┌────────
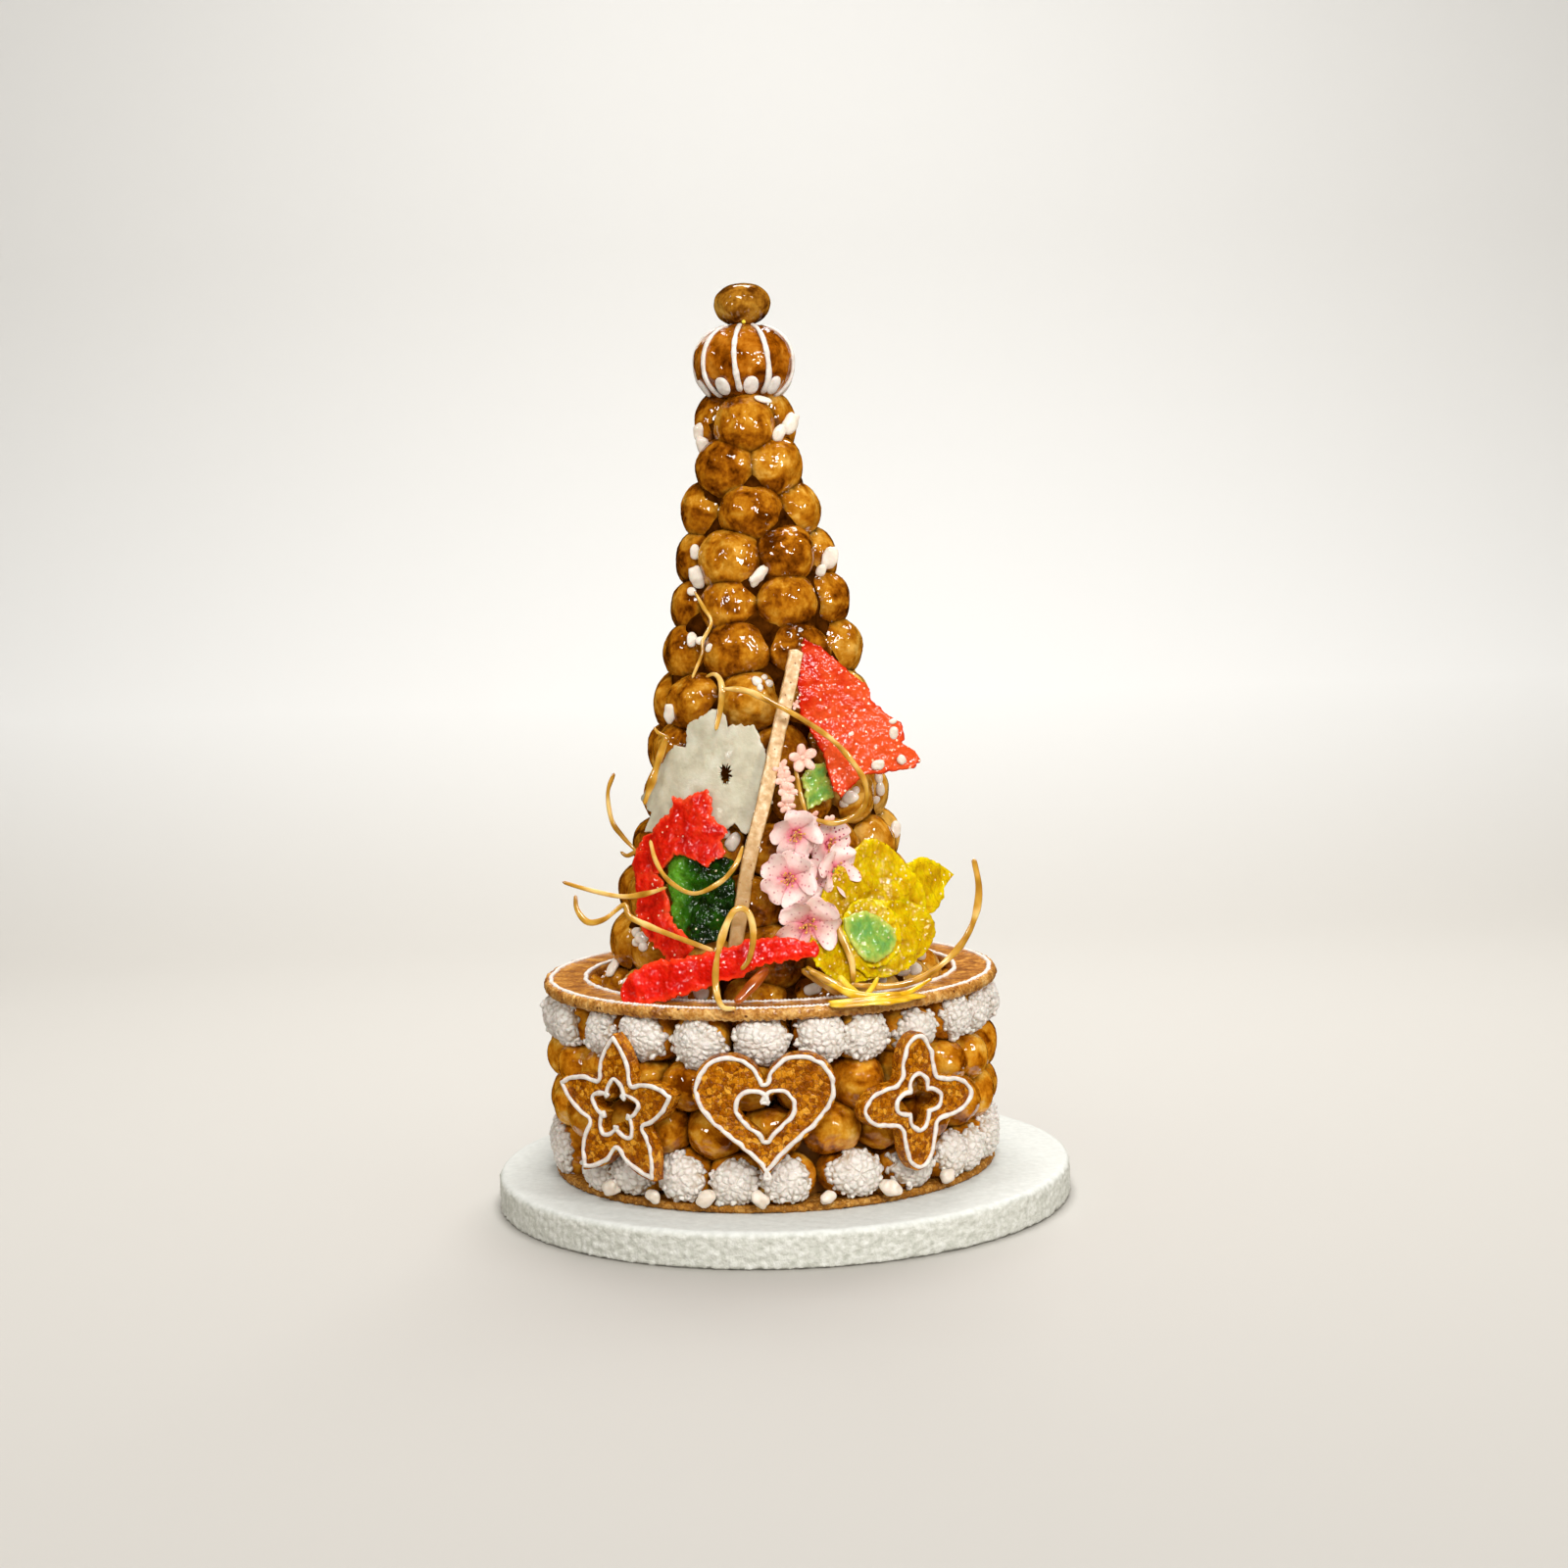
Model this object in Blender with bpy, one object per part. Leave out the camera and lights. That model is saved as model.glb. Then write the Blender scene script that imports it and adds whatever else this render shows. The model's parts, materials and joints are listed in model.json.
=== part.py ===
"""Croquembouche: a caramel cone of choux standing in a choux drum, with pulled-sugar decoration.

Metres, +Z up. The origin is the middle of the underside of the board.
Everything above the board hangs from an empty on the drum's axis, at the top of the board.
"""
import math

import bmesh
import bpy
import numpy as np
from mathutils import Matrix, Vector

# ---------------------------------------------------------------- driving dimensions
GAP = 0.0003                 # left between neighbouring solids

BOARD_RADIUS = 0.200         # 40 cm cake board
BOARD_THICK = 0.024
BOARD_SOFT_EDGE = 0.004
DRUM_SHIFT = -0.006          # the cake stands a little left of the board's middle

BASE_RADIUS = 0.1535         # nougatine disc under the drum
BASE_THICK = 0.005

DRUM_ROWS = 4
DRUM_PUFFS = 24
DRUM_OUTER = 0.157
DRUM_INNER = 0.1276
DRUM_ROW_PITCH = 0.0303
DRUM_CORE_RADIUS = 0.1258
DRUM_CORE_TOP = 0.1086

RIM_OUTER = 0.157
RIM_INNER = 0.127
RIM_TOP = 0.1337
RIM_THICK = 0.0068

TIER_COUNTS = (15, 14, 13, 12, 11, 10, 9, 7, 7, 6, 5, 4, 3)
TIER_RADII = (0.119, 0.1115, 0.1025, 0.0935, 0.085, 0.080, 0.075, 0.066, 0.060, 0.0545, 0.046, 0.040, 0.0355)
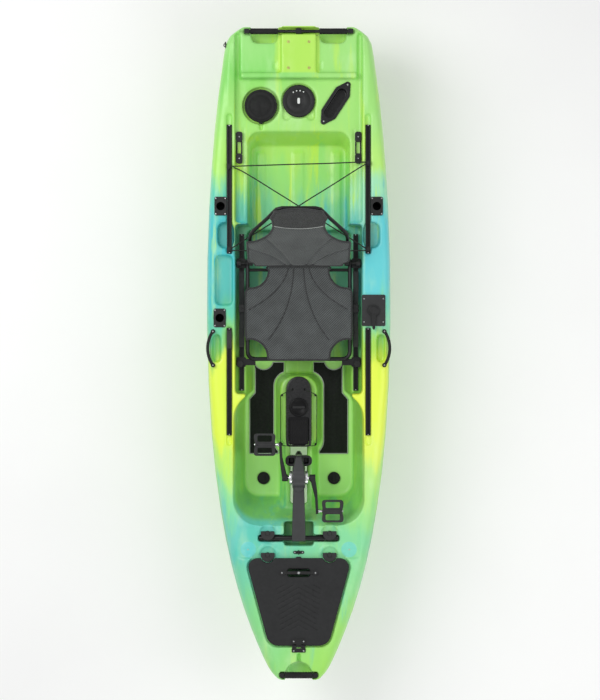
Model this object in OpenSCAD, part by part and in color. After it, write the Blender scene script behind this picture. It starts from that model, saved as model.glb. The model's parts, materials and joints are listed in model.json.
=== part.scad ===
// Sit-on-top pedal-drive fishing kayak.
// Bow towards -Y, stern towards +Y, deck up (+Z). The origin is on the flat of the keel, amidships.
// All lengths are in millimetres.

/* [Hull] */
// Overall length of the hull
hull_len = 3200; // [3190:5:3210]
// Beam at the widest station
hull_beam = 912; // [908:2:916]
// Height of the side deck amidships above the keel
side_deck_z = 335; // [334:0.5:336]
// Wall thickness of the moulded hull
wall = 5; // [4.5:0.5:6]
// Floor of the two footwells
footwell_z = 95; // [92:1:98]
// Floor under the seat
seat_floor_z = 120; // [116:1:124]
// Floor of the tank well
tank_floor_z = 180; // [172:2:190]
// Ledges that carry the seat rails
ledge_z = 235; // [234:0.5:236]
// Sunken deck between the side decks, aft
aft_deck_z = 300; // [299:0.5:301]
// Height of the platform that carries the drive's cross-bar
platform_z = 338; // [337:0.5:339]
// Pitch of the bow deck and of the front hatch, degrees
bow_pitch = 7; // [7:0.5:7.5]

/* [Seat] */
// Width of the seat pan
seat_w = 526; // [520:2:530]
// Tilt of the backrest from upright, degrees
back_tilt = 32; // [28:1:34]
// Length of the backrest above its hinge
back_len = 470; // [440:10:480]
// Diameter of the seat tubes
seat_tube_d = 20; // [18:1:20]

/* [Drive] */
// Crank length, axle to pedal spindle
crank_len = 163; // [155:1:165]
// Height of the crank axle
crank_z = 345; // [343:1:350]
// Radius of the propeller
prop_r = 105; // [90:1:106]
// Depth of the gearcase axis below the keel
gearcase_depth = 150; // [140:2:150]
// Diameter of the cross-bar that the drive tilts on
cross_bar_d = 26; // [24:1:26]

/* [Fittings] */
// Radius of the rod holders' bores
rod_bore_r = 21; // [20:0.5:21.5]
// Width of the gear tracks and seat rails
track_w = 24; // [22:1:24]
// Bolt spacing of the stern plate across the boat
stern_bolts_x = 101; // [96:1:104]
// Bolt spacing of the stern plate along the boat
stern_bolts_y = 128; // [120:1:132]

/* [Hidden] */
$fn = 48;
half_len = hull_len / 2;
half_beam = hull_beam / 2;
run_gap = 0.08;                 // radial clearance of a running fit
soft_gap = 0.5;                 // clearance between pieces that only rest on each other
sides = [-1, 1];

// ---- Lines of the hull, each a row of [place along the boat, value] ----
beam_line = [[-1600, 100], [-1556, 143], [-1399, 218], [-1222, 283], [-1025, 337], [-828, 376],
    [-533, 416], [-238, 438], [57, 450], [351, 450], [745, 437], [1138, 408], [1433, 371],
    [1540, 350], [1580, 308], [1600, 275]];
keel_line = [[-1600, 250], [-1570, 165], [-1500, 85], [-1370, 32], [-1150, 6], [-950, 0],
    [1000, 0], [1250, 10], [1480, 50], [1600, 95]];
sheer_line = [[-1600, 420], [-1480, 407], [-1000, 348], [-860, 338], [-500, 331], [0, 330],
    [900, 330], [1300, 334], [1600, 338]];
edge_line = [[-1600, 34], [-1400, 60], [-1000, 60], [-600, 40], [0, 25], [900, 25], [1400, 30],
    [1600, 30]];                // width of the rounded edge outboard of the deck
fullness_line = [[-1600, 2.1], [-1200, 2.4], [-700, 3], [0, 3.3], [900, 3.3], [1600, 2.8]];
tunnel_line = [[-1600, 0], [-1300, 6], [-900, 20], [900, 22], [1300, 14], [1600, 0]];
stations = [-1600, -1590, -1570, -1540, -1500, -1440, -1360, -1270, -1170, -1060, -930, -780, -600,
    -400, -150, 150, 450, 700, 900, 1080, 1240, 1370, 1460, 1520, 1555, 1578, 1592, 1600];
section_u = [0, 0.2, 0.35, 0.5, 0.65, 0.8, 0.9, 0.96, 0.99, 1];
deck_crown = 5;
gunwale_share = 0.72;           // height of the widest point, as a share of the section's height
keel_flat_trim = 1.5;           // the bottom is cut flat this far up, which makes the keel's flat

function row_at(table, y, i = 0) =
    (i >= len(table) - 2 || y < table[i + 1][0]) ? i : row_at(table, y, i + 1);
function slope_at(table, i) =
    let (a = max(i - 1, 0), b = min(i + 1, len(table) - 1))
    (table[b][1] - table[a][1]) / (table[b][0] - table[a][0]);
function value_at(table, y) =
    let (i = row_at(table, y), span = table[i + 1][0] - table[i][0],
        t = max(0, min(1, (y - table[i][0]) / span)), t2 = t * t, t3 = t2 * t)
    (2 * t3 - 3 * t2 + 1) * table[i][1] + (t3 - 2 * t2 + t) * span * slope_at(table, i)
        + (3 * t2 - 2 * t3) * table[i + 1][1] + (t3 - t2) * span * slope_at(table, i + 1);

// Half of a hull section, from the keel round the bilge and up to the middle of the deck
function half_section(y, inset) =
    let (b = min(450, value_at(beam_line, y)) * half_beam / 450 - inset,
        keel = max(value_at(keel_line, y), 0) + inset,
        sheer = value_at(sheer_line, y) + side_deck_z - 335 - inset,
        edge = value_at(edge_line, y),
        gunwale = keel + gunwale_share * (sheer - keel),
        n = value_at(fullness_line, y), tunnel = value_at(tunnel_line, y))
    concat(
        [for (u = section_u) [u * b, keel + max(0,
            (gunwale - keel) * (1 - pow(1 - pow(u, n), 1 / n))
            + tunnel * exp(-pow((u - 0.5) / 0.16, 2)) - keel_flat_trim)]],
        [[b - 0.06 * edge, gunwale + 0.35 * (sheer - gunwale)],
            [b - 0.28 * edge, gunwale + 0.68 * (sheer - gunwale)],
            [b - 0.62 * edge, gunwale + 0.9 * (sheer - gunwale)],
            [b - edge, sheer], [b - edge - 16, sheer + deck_crown], [0, sheer + deck_crown]]);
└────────
◆ TASK DIRECTIONS
Exactly reproduce every line of the data above.

◆ OUTPUT BELOW
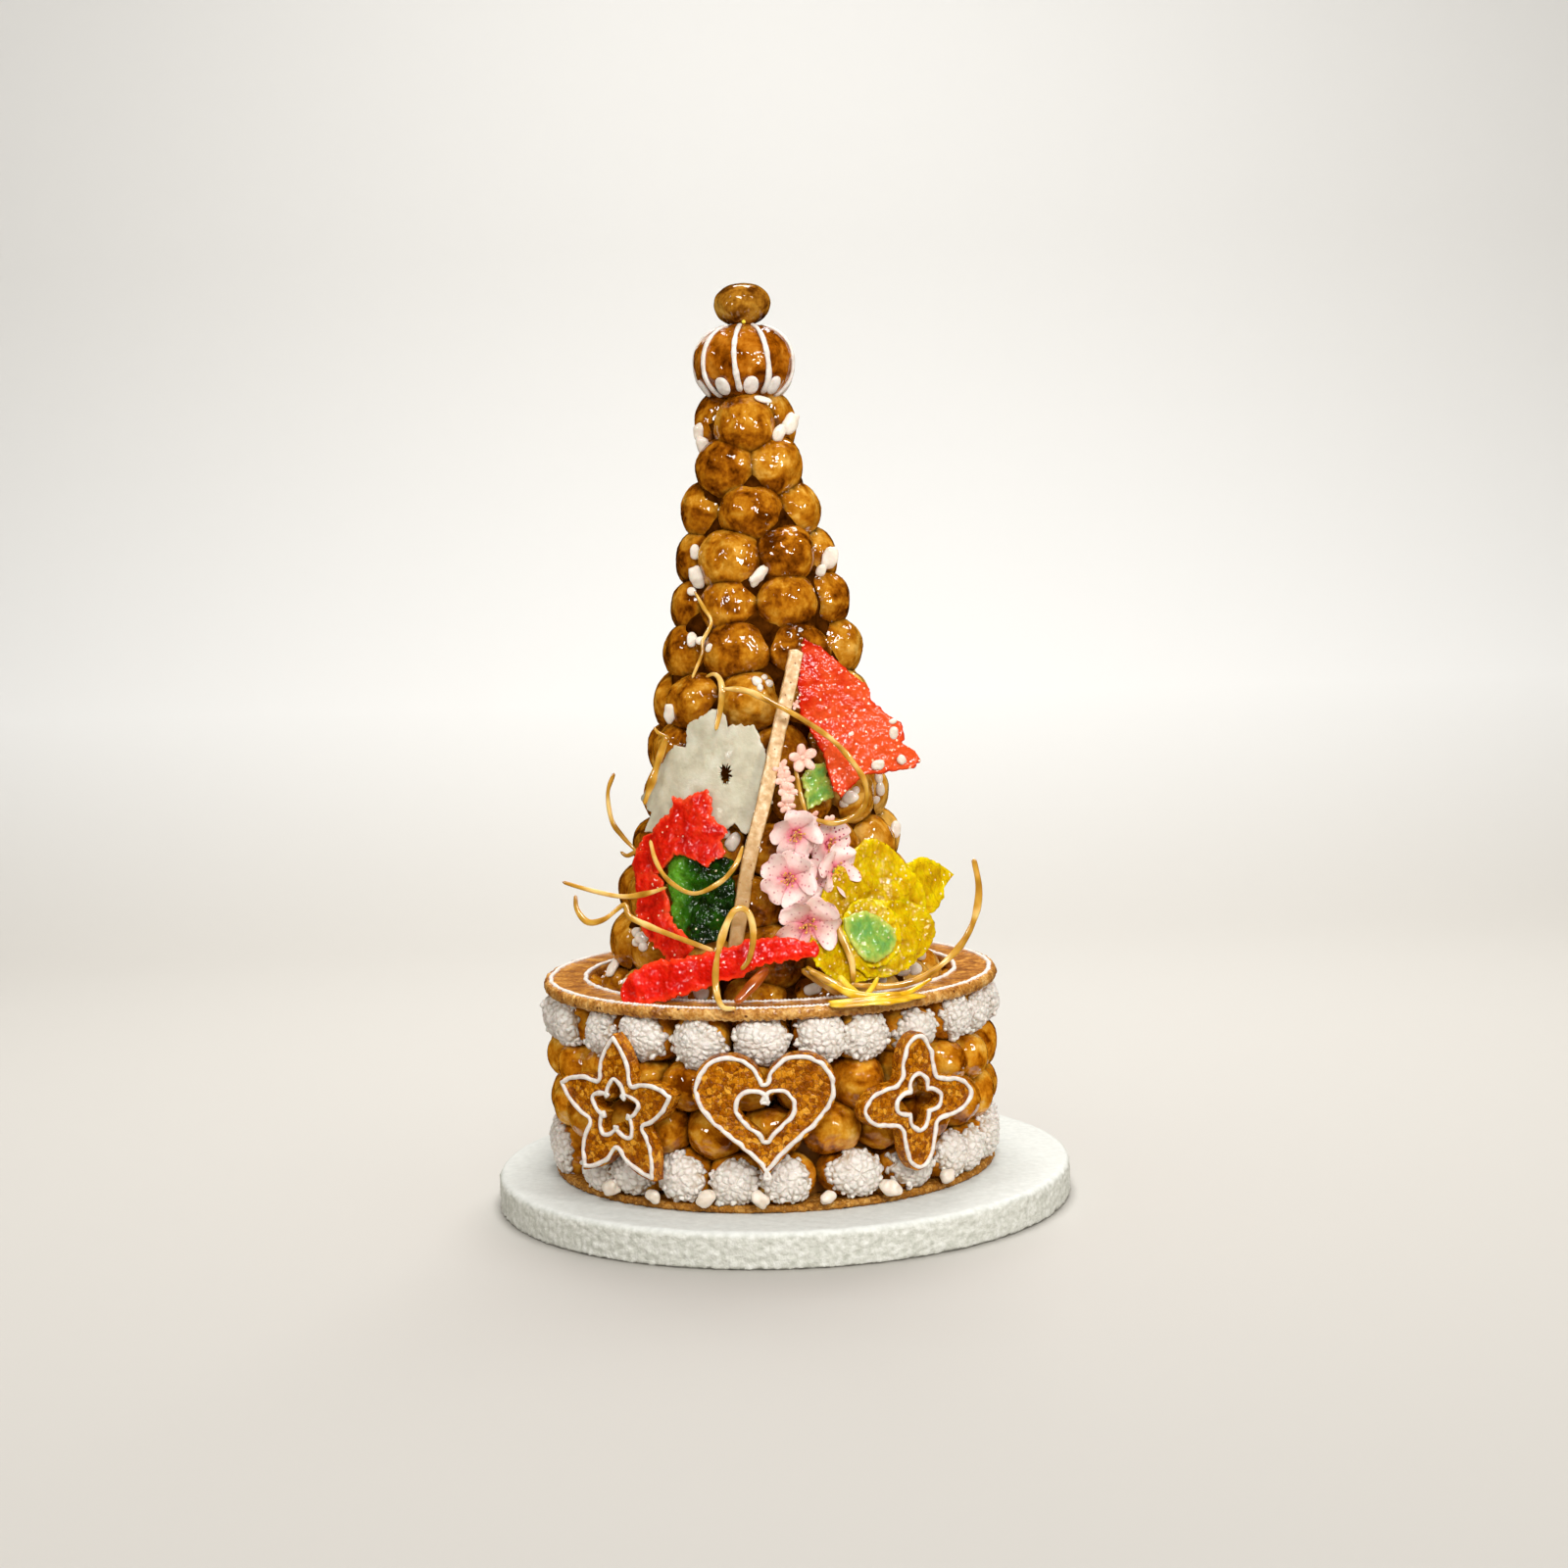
Model this object in Blender with bpy, one object per part. Leave out the camera and lights. That model is saved as model.glb. Then write the Blender scene script that imports it and adds whatever else this render shows. The model's parts, materials and joints are listed in model.json.
=== part.py ===
"""Croquembouche: a caramel cone of choux standing in a choux drum, with pulled-sugar decoration.

Metres, +Z up. The origin is the middle of the underside of the board.
Everything above the board hangs from an empty on the drum's axis, at the top of the board.
"""
import math

import bmesh
import bpy
import numpy as np
from mathutils import Matrix, Vector

# ---------------------------------------------------------------- driving dimensions
GAP = 0.0003                 # left between neighbouring solids

BOARD_RADIUS = 0.200         # 40 cm cake board
BOARD_THICK = 0.024
BOARD_SOFT_EDGE = 0.004
DRUM_SHIFT = -0.006          # the cake stands a little left of the board's middle

BASE_RADIUS = 0.1535         # nougatine disc under the drum
BASE_THICK = 0.005

DRUM_ROWS = 4
DRUM_PUFFS = 24
DRUM_OUTER = 0.157
DRUM_INNER = 0.1276
DRUM_ROW_PITCH = 0.0303
DRUM_CORE_RADIUS = 0.1258
DRUM_CORE_TOP = 0.1086

RIM_OUTER = 0.157
RIM_INNER = 0.127
RIM_TOP = 0.1337
RIM_THICK = 0.0068

TIER_COUNTS = (15, 14, 13, 12, 11, 10, 9, 7, 7, 6, 5, 4, 3)
TIER_RADII = (0.119, 0.1115, 0.1025, 0.0935, 0.085, 0.080, 0.075, 0.066, 0.060, 0.0545, 0.046, 0.040, 0.0355)
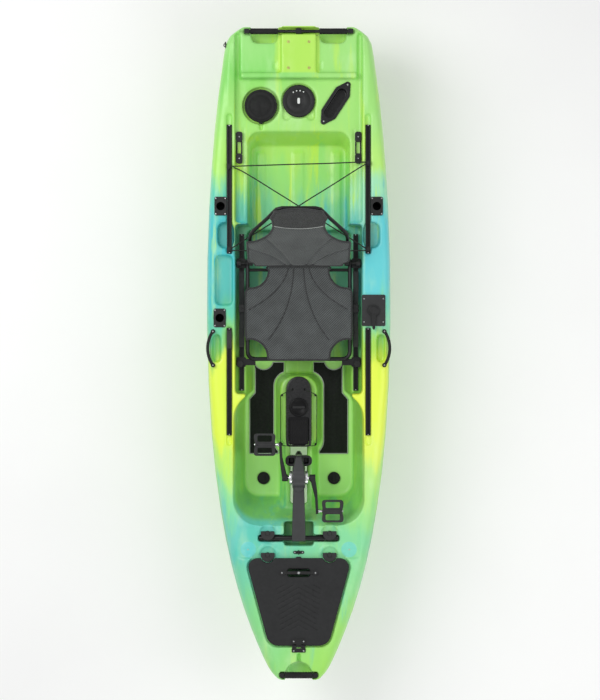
Model this object in OpenSCAD, part by part and in color. After it, write the Blender scene script behind this picture. It starts from that model, saved as model.glb. The model's parts, materials and joints are listed in model.json.
=== part.scad ===
// Sit-on-top pedal-drive fishing kayak.
// Bow towards -Y, stern towards +Y, deck up (+Z). The origin is on the flat of the keel, amidships.
// All lengths are in millimetres.

/* [Hull] */
// Overall length of the hull
hull_len = 3200; // [3190:5:3210]
// Beam at the widest station
hull_beam = 912; // [908:2:916]
// Height of the side deck amidships above the keel
side_deck_z = 335; // [334:0.5:336]
// Wall thickness of the moulded hull
wall = 5; // [4.5:0.5:6]
// Floor of the two footwells
footwell_z = 95; // [92:1:98]
// Floor under the seat
seat_floor_z = 120; // [116:1:124]
// Floor of the tank well
tank_floor_z = 180; // [172:2:190]
// Ledges that carry the seat rails
ledge_z = 235; // [234:0.5:236]
// Sunken deck between the side decks, aft
aft_deck_z = 300; // [299:0.5:301]
// Height of the platform that carries the drive's cross-bar
platform_z = 338; // [337:0.5:339]
// Pitch of the bow deck and of the front hatch, degrees
bow_pitch = 7; // [7:0.5:7.5]

/* [Seat] */
// Width of the seat pan
seat_w = 526; // [520:2:530]
// Tilt of the backrest from upright, degrees
back_tilt = 32; // [28:1:34]
// Length of the backrest above its hinge
back_len = 470; // [440:10:480]
// Diameter of the seat tubes
seat_tube_d = 20; // [18:1:20]

/* [Drive] */
// Crank length, axle to pedal spindle
crank_len = 163; // [155:1:165]
// Height of the crank axle
crank_z = 345; // [343:1:350]
// Radius of the propeller
prop_r = 105; // [90:1:106]
// Depth of the gearcase axis below the keel
gearcase_depth = 150; // [140:2:150]
// Diameter of the cross-bar that the drive tilts on
cross_bar_d = 26; // [24:1:26]

/* [Fittings] */
// Radius of the rod holders' bores
rod_bore_r = 21; // [20:0.5:21.5]
// Width of the gear tracks and seat rails
track_w = 24; // [22:1:24]
// Bolt spacing of the stern plate across the boat
stern_bolts_x = 101; // [96:1:104]
// Bolt spacing of the stern plate along the boat
stern_bolts_y = 128; // [120:1:132]

/* [Hidden] */
$fn = 48;
half_len = hull_len / 2;
half_beam = hull_beam / 2;
run_gap = 0.08;                 // radial clearance of a running fit
soft_gap = 0.5;                 // clearance between pieces that only rest on each other
sides = [-1, 1];

// ---- Lines of the hull, each a row of [place along the boat, value] ----
beam_line = [[-1600, 100], [-1556, 143], [-1399, 218], [-1222, 283], [-1025, 337], [-828, 376],
    [-533, 416], [-238, 438], [57, 450], [351, 450], [745, 437], [1138, 408], [1433, 371],
    [1540, 350], [1580, 308], [1600, 275]];
keel_line = [[-1600, 250], [-1570, 165], [-1500, 85], [-1370, 32], [-1150, 6], [-950, 0],
    [1000, 0], [1250, 10], [1480, 50], [1600, 95]];
sheer_line = [[-1600, 420], [-1480, 407], [-1000, 348], [-860, 338], [-500, 331], [0, 330],
    [900, 330], [1300, 334], [1600, 338]];
edge_line = [[-1600, 34], [-1400, 60], [-1000, 60], [-600, 40], [0, 25], [900, 25], [1400, 30],
    [1600, 30]];                // width of the rounded edge outboard of the deck
fullness_line = [[-1600, 2.1], [-1200, 2.4], [-700, 3], [0, 3.3], [900, 3.3], [1600, 2.8]];
tunnel_line = [[-1600, 0], [-1300, 6], [-900, 20], [900, 22], [1300, 14], [1600, 0]];
stations = [-1600, -1590, -1570, -1540, -1500, -1440, -1360, -1270, -1170, -1060, -930, -780, -600,
    -400, -150, 150, 450, 700, 900, 1080, 1240, 1370, 1460, 1520, 1555, 1578, 1592, 1600];
section_u = [0, 0.2, 0.35, 0.5, 0.65, 0.8, 0.9, 0.96, 0.99, 1];
deck_crown = 5;
gunwale_share = 0.72;           // height of the widest point, as a share of the section's height
keel_flat_trim = 1.5;           // the bottom is cut flat this far up, which makes the keel's flat

function row_at(table, y, i = 0) =
    (i >= len(table) - 2 || y < table[i + 1][0]) ? i : row_at(table, y, i + 1);
function slope_at(table, i) =
    let (a = max(i - 1, 0), b = min(i + 1, len(table) - 1))
    (table[b][1] - table[a][1]) / (table[b][0] - table[a][0]);
function value_at(table, y) =
    let (i = row_at(table, y), span = table[i + 1][0] - table[i][0],
        t = max(0, min(1, (y - table[i][0]) / span)), t2 = t * t, t3 = t2 * t)
    (2 * t3 - 3 * t2 + 1) * table[i][1] + (t3 - 2 * t2 + t) * span * slope_at(table, i)
        + (3 * t2 - 2 * t3) * table[i + 1][1] + (t3 - t2) * span * slope_at(table, i + 1);

// Half of a hull section, from the keel round the bilge and up to the middle of the deck
function half_section(y, inset) =
    let (b = min(450, value_at(beam_line, y)) * half_beam / 450 - inset,
        keel = max(value_at(keel_line, y), 0) + inset,
        sheer = value_at(sheer_line, y) + side_deck_z - 335 - inset,
        edge = value_at(edge_line, y),
        gunwale = keel + gunwale_share * (sheer - keel),
        n = value_at(fullness_line, y), tunnel = value_at(tunnel_line, y))
    concat(
        [for (u = section_u) [u * b, keel + max(0,
            (gunwale - keel) * (1 - pow(1 - pow(u, n), 1 / n))
            + tunnel * exp(-pow((u - 0.5) / 0.16, 2)) - keel_flat_trim)]],
        [[b - 0.06 * edge, gunwale + 0.35 * (sheer - gunwale)],
            [b - 0.28 * edge, gunwale + 0.68 * (sheer - gunwale)],
            [b - 0.62 * edge, gunwale + 0.9 * (sheer - gunwale)],
            [b - edge, sheer], [b - edge - 16, sheer + deck_crown], [0, sheer + deck_crown]]);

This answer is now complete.